6. Can I hear 5.1-channel Dolby Digital programs over a regular stereo, Dolby Pro Logic, or Dolby Pro Logic II system?
Yes. All Dolby Digital decoders, whether 5.1-channel or two-channel, have a unique feature called "downmixing" that assures full compatibility with any playback system. At your choice, the decoder will create "on the fly" from 5.1-channel programs a two-channel mix encoded in Dolby Surround for playback over a home theater system with Dolby Pro Logic decoding; a two-channel stereo mix for regular stereo and headphone playback; a mono mix for playback over a mono TV set; and even five independent full-range channels through a Dolby Pro Logic II system. A system equipped with Dolby Pro Logic II can decode five full-range channels from the two-channel Dolby Digital downmix source.
Thus, producers of 5.1-channel programs need only provide the one 5.1-channel mix. The decoder in the playback system does the rest, automatically making the signal conform to the particular playback circumstances.
7. Do all Dolby Digital programs provide 5.1 channels?
No. Dolby Digital soundtracks can provide anything from mono to full 5.1-channel surround sound. DVDs of movies can even carry multiple versions of the soundtrack that differ in number of channels. A disc might contain a 5.1-channel sound mix with the dialogue in one language, a two-channel mix encoded in Dolby Surround in another language, and a mono track with the director's comments or other supplementary information. The default soundtrack will vary from disc to disc, so always check the DVD's language menu for the choices offered.
8. Do all DVDs have Dolby Digital soundtracks?
Discs in countries such as the US that use the NTSC broadcast TV standard must provide at least one soundtrack in either of two formats: Dolby Digital or PCM (the format used on CDs). In countries using the PAL TV standard, including much of Europe, the discs must include at least one soundtrack in any one of three formats: Dolby Digital, PCM, or MPEG. Due to these requirements and the options they permit, not all discs may have Dolby Digital soundtracks.
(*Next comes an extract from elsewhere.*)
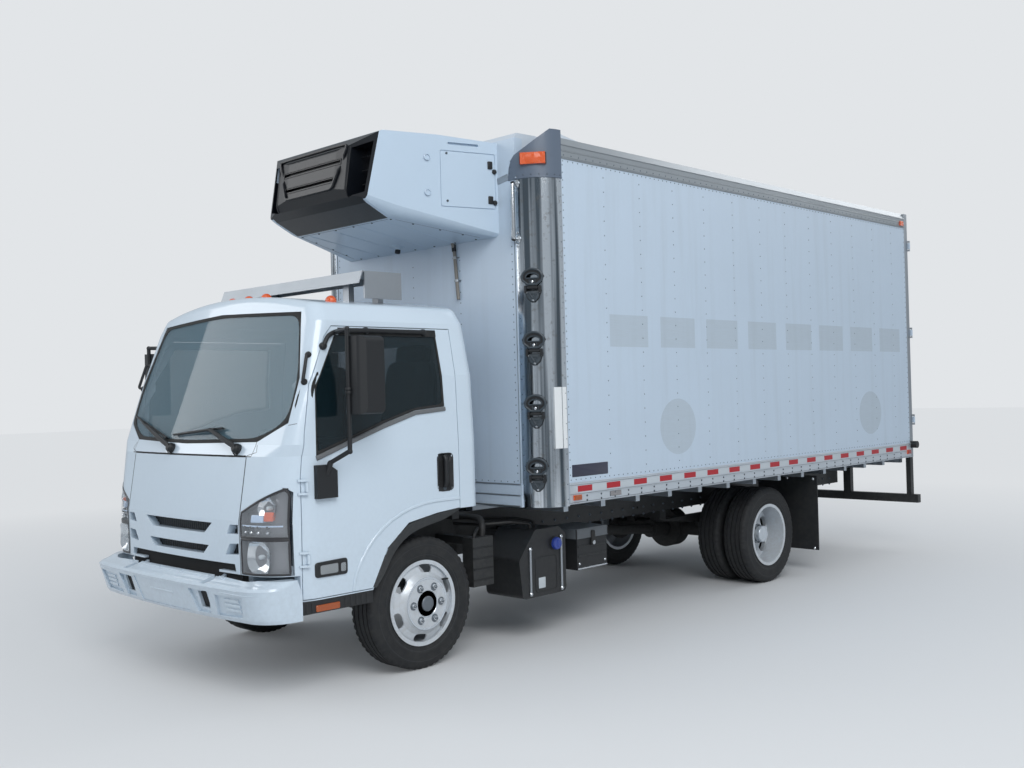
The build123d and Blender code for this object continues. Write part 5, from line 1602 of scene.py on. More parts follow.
    def bumper(self) -> None:
        """Fold lines, shelf ribs, recess floors, slot rib and the filler over the bumper; the recess floors
        and the filler are near-black painted shade.
        """
        skin = self.skin("front_bumper")
        form = self.form("bumper_details")
        for side in (1, -1):
            for z in (522.0, 550.0, 578.0):
                rib = [skin.front(x, z) for (x,) in spread(((side * 655.0,), (side * 787.0,)), 30.0)]
                strip(form, rib, 21.0, 7.0, "plain_paint")
            fold = spread(((side * 650.0, 624.0), (side * 860.0, 620.0), (side * 940.0, 624.0)), 20.0)
            strip(form, [skin.front(x, z) for x, z in fold], 5.0, 2.2, "plain_paint")
            hook = oblong(side * 406.0, side * 489.0, 492.0, 604.0, 8.0)
            # The hook recess floor is a near-black sheet of painted shade.
            floor = [at(x, -1164.0 - (z - 495.0) * 0.34, z) for x, z in hook]
            form.slab(floor, AHEAD * 0.006, "dark_recess", soft=1.0)
            shelf = spread(((side * 150.0, -1158.0), (side * 560.0, -1146.0)), 40.0)
            strip(form, [skin.above(x, s) for x, s in shelf], 26.0, 4.0, "plain_paint")
        # Near-black sheet of painted shade under the bonnet and under the headlamps
        dark = [[at(x, s, z) for x in (-640.0, 0.0, 640.0)] for s, z in ((-1075.0, 770.0), (-1080.0, 640.0))]
        form.loops(dark, "dark_recess", closed=False)
        middle = [skin.above(x, -1160.0) for x in (-110.0, -55.0, 0.0, 55.0, 110.0)]
        strip(form, middle, 26.0, 4.0, "plain_paint")
        slot = [skin.front(x, 566.0) for x in (-135.0, -60.0, 0.0, 60.0, 135.0)]
        strip(form, slot, 13.0, 2.5, "plain_paint")
        form.finish("chassis", "cab_paint")

    def slots(self) -> None:
        """Upright ribs of the mesh behind the grille slots."""
        skin = self.skin("grille")
        form = self.form("grille_ribs")
        limit = at(0.0, -900.0, 0.0).y
        for k in range(53):
            x = -624.0 + 24.0 * k
            rib = [skin.front(x, z) for z in (728.0, 790.0, 850.0, 915.0, 974.0)]
            strip(form, [spot for spot in rib if spot[0].y < limit], 4.0, 4.0, "grille_rib")
        form.finish("cab", "black_plastic")

    def build(self) -> None:
        """Build every front fitting."""
        self.slots()
        self.seal()
        self.seams()
        self.wipers()
        self.headlamps()
        self.grips()
        self.bumper()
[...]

Dolby Digital, however, is the only universal multichannel standard, and every DVD player sold worldwide incorporates Dolby Digital decoding. The vast majority of discs, therefore, do include at least one soundtrack in Dolby Digital.
9. How can I determine the soundtrack's format?
The Dolby Digital logo on a DVD or other program source indicates that it has one or more soundtracks encoded in Dolby Digital, but it does not indicate the number of channels. To help identify the number of channels, Dolby Laboratories is encouraging the use of the channel format symbols on program packaging.
In addition, to prevent confusion at playback, data identifying the original production format of a program's soundtrack is incorporated right into the Dolby Digital signal. Some Dolby Digital decoder units use this data to display the soundtrack type on the display panel.
10. Do all program sources with Dolby Digital decoding provide 5.1-channel sound?
As with Dolby Digital program material, "Dolby Digital" on a component such as a DVD player indicates that it incorporates Dolby Digital decoding, but not the number of channels.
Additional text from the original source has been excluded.